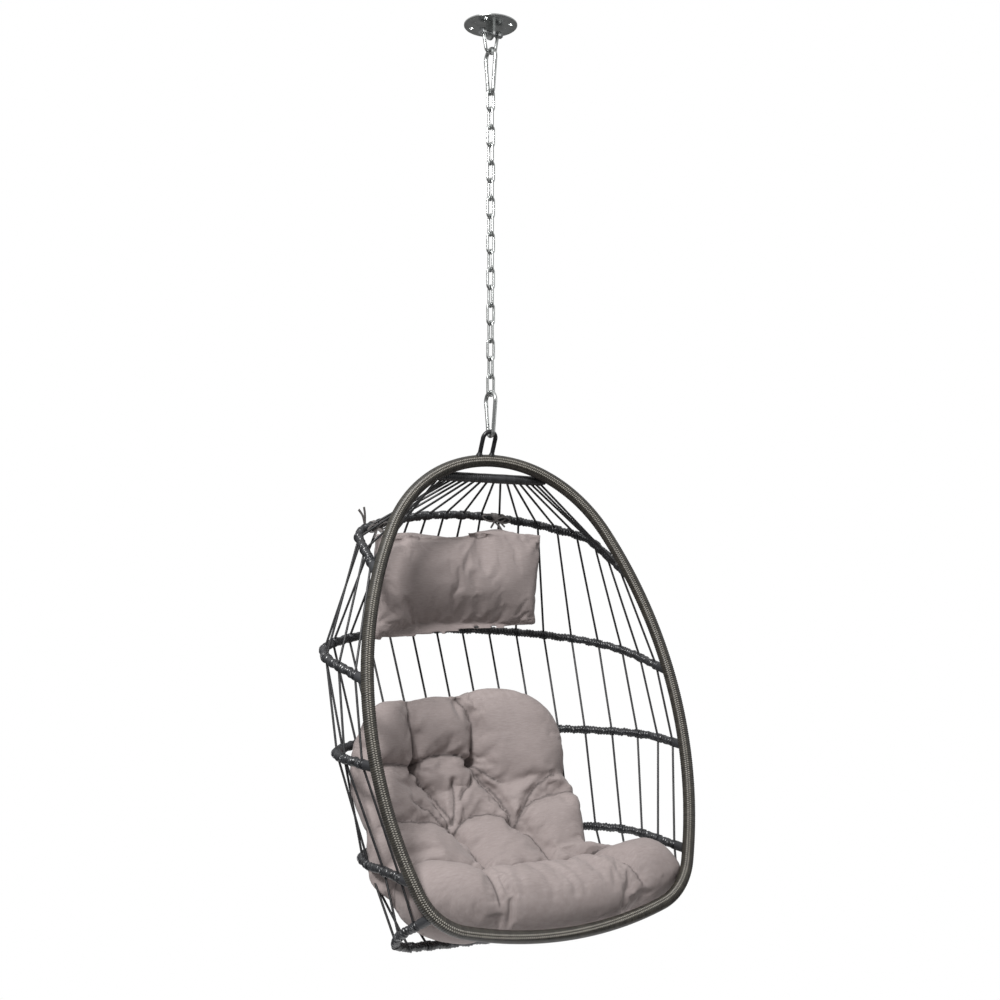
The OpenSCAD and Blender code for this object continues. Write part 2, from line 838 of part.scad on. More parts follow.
module soft_form(rings) {
    count = len(rings);
    points = [for (ring = rings) each ring];
    first = len(points);
    ends = [
        (rings[0][0] + rings[0][2 * tenths]) / 2,
        (rings[count - 1][0] + rings[count - 1][2 * tenths]) / 2
    ];
    faces = [
        for (i = [0:count - 2])
            for (j = [0:ring_points - 1])
                let (
                    a = i * ring_points + j,
                    b = i * ring_points + (j + 1) % ring_points,
                    c = a + ring_points,
                    d = b + ring_points
                )
                each [[a, b, d], [a, d, c]],
        for (j = [0:ring_points - 1])
            [first, (j + 1) % ring_points, j],
        for (j = [0:ring_points - 1])
            let (last = (count - 1) * ring_points)
            [first + 1, last + j, last + (j + 1) % ring_points]
    ];
    polyhedron(concat(points, ends), faces);
}

// Seat cushion: one long pad down the back, over the seat and up into a front roll
seat_steps = 26;
seat_step = seat_length / seat_steps;
seat_start = rim_top + [0, 111.5, -546];
seat_aside = -74.5;
// Share of the thickness that stands in front of the pad's middle line
seat_front = 0.76;
tuft_row_1 = 0.225;
tuft_row_2 = 0.485;
roll_crease = 0.81;
roll_middle = 0.9;

function dip(x, at, wide) = exp(-pow((x - at) / wide, 2));
function ease(x, low, high) = let (t = min(1, max(0, (x - low) / (high - low))))
    t * t * (3 - 2 * t);
// Heading of the pad's middle line: 0 straight down, 90 straight ahead
function seat_heading(f) = 5 + 42 * ease(f, 0.26, 0.42) + 45 * ease(f, 0.62, 0.8);
seat_line = [
    for (i = 0, p = [0, 0]; i <= seat_steps;
        p = p - seat_step * [sin(seat_heading((i + 0.5) / seat_steps)),
            cos(seat_heading((i + 0.5) / seat_steps))],
        i = i + 1) p
];
function seat_half(f) = seat_half_w * (0.78 + 0.22 * ease(f, 0, 0.14))
    + (roll_half_w - seat_half_w) * ease(f, 0.7, 0.88);
// Fullness of the pad: round at its top edge, and giving way to the roll
function pad_full(f) = let (s = f * seat_length)
    seat_t * sqrt(1 - pow(1 - min(1, (s + 6) / 60), 2)) * (1 - 0.25 * ease(f, 0.76, 0.86))
    * (1 - ease(f, 0.86, 0.97));
function roll_full(f) = let (t = abs(f - roll_middle) * seat_length / roll_r)
    t < 1 ? roll_r * sqrt(1 - t * t) : 0;
// Middle between the two columns of tufts, which run askew down the pad
function tuft_line(f) = -72 + 47 * ease(f, tuft_row_1, tuft_row_2);
// How far the front is drawn in by channels and tufts, as a share of the fullness
function seat_drawn(f, x) = let (
        across = max(dip(f, tuft_row_1, 0.035), dip(f, tuft_row_2, 0.035)),
        along = dip(abs(x - tuft_line(f)), tuft_gap / 2, 17) * (1 - ease(f, 0.7, 0.78)),
        crease = dip(f, roll_crease, 0.03)
    )
    min(0.8, 0.26 * across + 0.3 * along + 0.3 * across * along + 0.3 * crease);
function seat_point(i, j) = let (
        f = i / seat_steps,
        place = ring_place(j),
        aside = seat_aside * (1 - ease(f, 0.66, 0.88)),
        across = place * seat_half(f),
        x = across + aside,
        ahead = ring_face(j) > 0,
        curl_r = 350 + 1270 * ease(f, 0.5, 0.88),
        pad = pad_full(f) * (ahead ? seat_front * (1 - seat_drawn(f, x)) : 1 - seat_front),
        full = max(pad, roll_full(f), 0.5) * crown_of(place, 4 + 6 * ease(f, 0.7, 0.86)),
        lift = (ahead ? full : -full) + across * across / 2 / curl_r,
        // the roll's ends bend back inside the rim
        bend = 30 * ease(f, 0.74, 0.88) * pow(min(1, abs(x) / roll_half_w), 4),
        a = seat_heading(f)
    )
    seat_start + [x, seat_line[i][0] - lift * cos(a) + bend, seat_line[i][1] + lift * sin(a)];

module seat_cushion() {
    color(taupe)
        soft_form([
            for (i = [0:seat_steps])
                [for (j = [0:ring_points - 1]) seat_point(i, j)]
        ]);
}

// Head pillow: a plain crowned pillow that curls a little round the back of the head
pillow_steps = 12;
pillow_middle = rim_top + [-47, 118, -262];
pillow_tilt = 8;
pillow_curl_r = 560;
function pillow_point(i, j) = let (
        f = 2 * i / pillow_steps - 1,
        place = ring_place(j),
        // the sides draw in between the corners
        x = place * pillow_w / 2 * (1 - 0.04 * (1 - pow(abs(f), 3))),
        z = f * pillow_h / 2 * (1 - 0.05 * (1 - pow(abs(place), 3))),
        full = pillow_t / 2 * pow(crown_of(place), 0.8) * sqrt(1 - pow(abs(f) * 0.985, 3)),
        lift = -ring_face(j) * full - x * x / 2 / pillow_curl_r
    )
    pillow_middle + [
        x,
        lift * cos(pillow_tilt) - z * sin(pillow_tilt),
        z * cos(pillow_tilt) + lift * sin(pillow_tilt)
    ];

module head_pillow() {
    color(taupe)
        soft_form([
            for (i = [pillow_steps:-1:0])
                [for (j = [0:ring_points - 1]) pillow_point(i, j)]
        ]);
}

// Ties: a band round the first rib at each end of the pillow, and a strap down to it
tie_band_d = rib_d + 4;
tie_places = [-5.5, 1.5];
module pillow_ties() {
    color(taupe)
        for (place = tie_places)
            translate(rib_point(0, place * rope_step(0)))
                along(rib_way(0, place * rope_step(0)))
                    difference() {
                        cylinder(d = tie_band_d, h = 12, center = true);
                        cylinder(d = rib_d + 0.4, h = 20, center = true);
                    }
}

ceiling_plate();
plate_lug();
swing_bolt();
swing_nut();
shackle();
hook_upper();
gate_upper();
gate_rivet_upper();
chain_link(1);  // chain_link_01
chain_link(2);  // chain_link_02
chain_link(3);  // chain_link_03
chain_link(4);  // chain_link_04
chain_link(5);  // chain_link_05
chain_link(6);  // chain_link_06
chain_link(7);  // chain_link_07
chain_link(8);  // chain_link_08
chain_link(9);  // chain_link_09
chain_link(10);  // chain_link_10
chain_link(11);  // chain_link_11
chain_link(12);  // chain_link_12
chain_link(13);  // chain_link_13
chain_link(14);  // chain_link_14
chain_link(15);  // chain_link_15
chain_link(16);  // chain_link_16
chain_link(17);  // chain_link_17
hook_lower();
gate_lower();
gate_rivet_lower();
hanging_loop();
rim_tube();
rim_wicker();
crown_bar();
crown_wrap();
rib(0);  // rib_1
rib(1);  // rib_2
rib(2);  // rib_3
rib(3);  // rib_4
rib(4);  // rib_5
rib_wicker(0);  // rib_wicker_1
rib_wicker(1);  // rib_wicker_2
rib_wicker(2);  // rib_wicker_3
rib_wicker(3);  // rib_wicker_4
rib_wicker(4);  // rib_wicker_5
rib_sockets();
ropes_crown();
rope_span(0);  // ropes_upper
rope_span(1);  // ropes_middle
rope_span(2);  // ropes_lower
rope_span(3);  // ropes_seat
seat_cushion();
head_pillow();
pillow_ties();
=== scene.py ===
import bpy, bmesh, math
import numpy as np
from mathutils import Vector, Matrix, noise


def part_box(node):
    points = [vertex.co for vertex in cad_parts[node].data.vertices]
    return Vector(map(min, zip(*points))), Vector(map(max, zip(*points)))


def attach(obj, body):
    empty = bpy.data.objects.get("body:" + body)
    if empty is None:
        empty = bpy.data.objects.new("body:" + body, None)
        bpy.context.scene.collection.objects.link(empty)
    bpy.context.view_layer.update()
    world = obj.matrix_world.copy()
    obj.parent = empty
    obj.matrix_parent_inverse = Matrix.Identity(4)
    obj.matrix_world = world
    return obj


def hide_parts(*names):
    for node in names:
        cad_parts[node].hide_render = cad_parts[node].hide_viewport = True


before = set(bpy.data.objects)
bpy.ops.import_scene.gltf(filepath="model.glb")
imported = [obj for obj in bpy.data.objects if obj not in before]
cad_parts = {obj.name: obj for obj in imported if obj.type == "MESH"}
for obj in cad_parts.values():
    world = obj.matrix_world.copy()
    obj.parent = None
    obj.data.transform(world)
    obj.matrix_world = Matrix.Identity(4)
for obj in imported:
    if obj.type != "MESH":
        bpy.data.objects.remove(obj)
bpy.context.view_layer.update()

print("frame loaded")

mm = 0.001


def vec(*a):
    return np.array(a, dtype=float)


# ---- where things are: the rim, the ribs and the ropes, as the frame has them ----

rimShape = dict(tube=17, wound=28, lean=17, arch=320, side=935, corner=135, turns=(61, 110, 165))
crownShape = dict(drop=33, length=300, wound=22, ropeStep=14.5)
ribShape = dict(
    wound=18, bare=15, socket=24, ropesEachSide=9, hitch=23,
    drop=(276, 504, 681, 915, 982), tilt=(34, 13, 4, 3, -34), corner=(65, 210, 150, 135, 75),
    bow=(30, 36, 40, 30, 10), armTurn=(84, 94, 98, 93, 115), arm=(140, 135, 100, 170, 70))

low, high = (vec(*c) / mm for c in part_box("rim_tube"))
rimTop = vec((low[0] + high[0]) / 2, high[1] - rimShape["tube"] / 2, high[2] - rimShape["tube"] / 2)
lean = math.radians(rimShape["lean"])
print("rim top", rimTop.round(2))


def onRim(across, down, behind=0.0):
    return rimTop + vec(across, -down * math.sin(lean) + behind * math.cos(lean),
                        -down * math.cos(lean) - behind * math.sin(lean))


def rimOutline():
    # centres and radii of the four arcs of half the rim, in its plane
    a, b, c = (math.radians(t) for t in rimShape["turns"])
    r1, r2, r3 = rimShape["arch"], rimShape["side"], rimShape["corner"]
    r4 = (r1 * math.sin(a) + r2 * (math.sin(b) - math.sin(a))
          + r3 * (math.sin(c) - math.sin(b))) / math.sin(c)
    c1 = vec(0, r1)
    c2 = c1 - (r2 - r1) * vec(math.sin(a), -math.cos(a))
    c3 = c2 + (r2 - r3) * vec(math.sin(b), -math.cos(b))
    c4 = c3 + (r3 - r4) * vec(math.sin(c), -math.cos(c))
    return [(c1, r1, 0, a), (c2, r2, a, b), (c3, r3, b, c), (c4, r4, c, math.pi)]


rimArcs = rimOutline()


def rimHalf(down):
    c, r = (rimArcs[1][0], rimArcs[1][1])
    end = c[1] - r * math.cos(rimArcs[1][3])
    if down >= end:
        c, r = rimArcs[2][0], rimArcs[2][1]
    return c[0] + math.sqrt(r * r - (down - c[1]) ** 2)


def rimPath(step):
    # the whole rim from its top down the +X side and back up, closed
    half = []
    for c, r, t0, t1 in rimArcs:
        n = max(2, round(r * (t1 - t0) / step))
        half += [c + r * vec(math.sin(t), -math.cos(t)) for t in np.linspace(t0, t1, n, endpoint=False)]
    half.append(vec(0, rimArcs[3][0][1] + rimArcs[3][1]))
    left = [vec(-p[0], p[1]) for p in half[-2:0:-1]]
    return np.array([onRim(p[0], p[1]) for p in half + left])


class Rib:
    def __init__(self, k):
        s = ribShape
        self.k, self.drop, self.tilt = k, s["drop"][k], math.radians(s["tilt"][k])
        self.r2, self.arm = s["corner"][k], s["arm"][k]
        self.a, self.b = math.radians(s["bow"][k]), math.radians(s["armTurn"][k])
        a, b = self.a, self.b
        self.r1 = (rimHalf(self.drop) - self.r2 * (math.sin(b) - math.sin(a))
                   - self.arm * math.cos(b)) / math.sin(a)
        self.depth = self.r1 * (1 - math.cos(a)) + self.r2 * (math.cos(a)
                                                              - math.cos(b)) + self.arm * math.sin(b)
        self.bowLength, self.cornerLength = self.r1 * a, self.r2 * (b - a)
        self.half = self.bowLength + self.cornerLength + self.arm
        self.socketEnd = rimShape["wound"] / 2 + s["socket"]
        self.step = (self.half - self.socketEnd - s["hitch"] / 2 - 2) / s["ropesEachSide"]
        self.root = onRim(0, self.drop)

    def flat(self, length):
        bowEnd = vec(self.r1 * math.sin(self.a), self.depth - self.r1 * (1 - math.cos(self.a)))
        centre = bowEnd - self.r2 * vec(math.sin(self.a), math.cos(self.a))
        if length < self.bowLength:
            t = length / self.r1
            return vec(self.r1 * math.sin(t), self.depth - self.r1 * (1 - math.cos(t))), t
        if length < self.bowLength + self.cornerLength:
            t = self.a + (length - self.bowLength) / self.r2
            return centre + self.r2 * vec(math.sin(t), math.cos(t)), t
        t = self.b
        far = length - self.bowLength - self.cornerLength
        return centre + self.r2 * vec(math.sin(t), math.cos(t)) + far * vec(math.cos(t), -math.sin(t)), t

    def at(self, length):
        p, t = self.flat(abs(length))
        return self.root + vec(math.copysign(p[0], length), p[1] * math.cos(self.tilt),
                               p[1] * math.sin(self.tilt))

    def way(self, length):
        p, t = self.flat(abs(length))
        s = -math.copysign(math.sin(t), length)
        return vec(math.cos(t), s * math.cos(self.tilt), s * math.sin(self.tilt))

    def up(self):
        return vec(0, -math.sin(self.tilt), math.cos(self.tilt))

    def path(self, start, end, step):
        n = max(2, int(math.ceil((end - start) / step)))
        lengths = np.linspace(start, end, n + 1)
        return lengths, np.array([self.at(v) for v in lengths]), np.array([self.way(v) for v in lengths])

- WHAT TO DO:
Return the lines above precisely as they appear, beginning at the first line and ending at the line with "roll_middle = 0.9;", and nothing after it.

- WORKED SOLUTION:
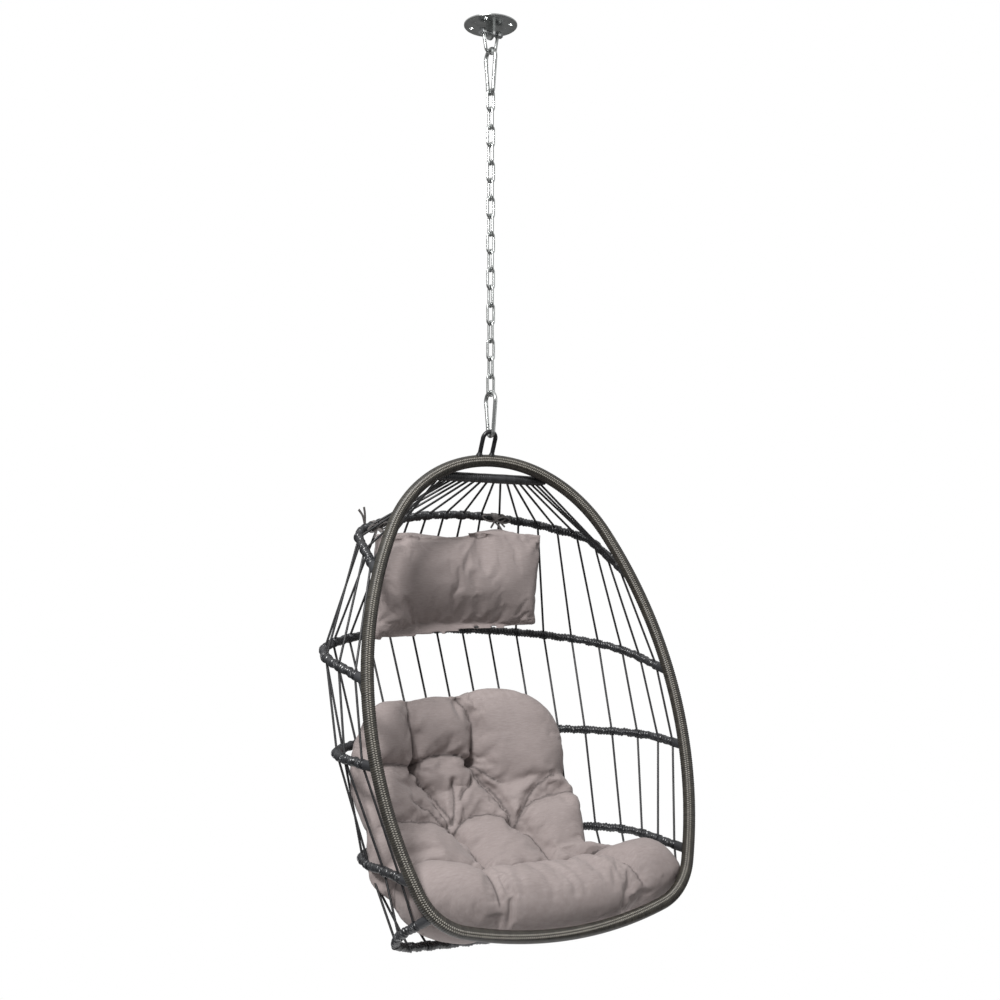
The OpenSCAD and Blender code for this object continues. Write part 2, from line 838 of part.scad on. More parts follow.
module soft_form(rings) {
    count = len(rings);
    points = [for (ring = rings) each ring];
    first = len(points);
    ends = [
        (rings[0][0] + rings[0][2 * tenths]) / 2,
        (rings[count - 1][0] + rings[count - 1][2 * tenths]) / 2
    ];
    faces = [
        for (i = [0:count - 2])
            for (j = [0:ring_points - 1])
                let (
                    a = i * ring_points + j,
                    b = i * ring_points + (j + 1) % ring_points,
                    c = a + ring_points,
                    d = b + ring_points
                )
                each [[a, b, d], [a, d, c]],
        for (j = [0:ring_points - 1])
            [first, (j + 1) % ring_points, j],
        for (j = [0:ring_points - 1])
            let (last = (count - 1) * ring_points)
            [first + 1, last + j, last + (j + 1) % ring_points]
    ];
    polyhedron(concat(points, ends), faces);
}

// Seat cushion: one long pad down the back, over the seat and up into a front roll
seat_steps = 26;
seat_step = seat_length / seat_steps;
seat_start = rim_top + [0, 111.5, -546];
seat_aside = -74.5;
// Share of the thickness that stands in front of the pad's middle line
seat_front = 0.76;
tuft_row_1 = 0.225;
tuft_row_2 = 0.485;
roll_crease = 0.81;
roll_middle = 0.9;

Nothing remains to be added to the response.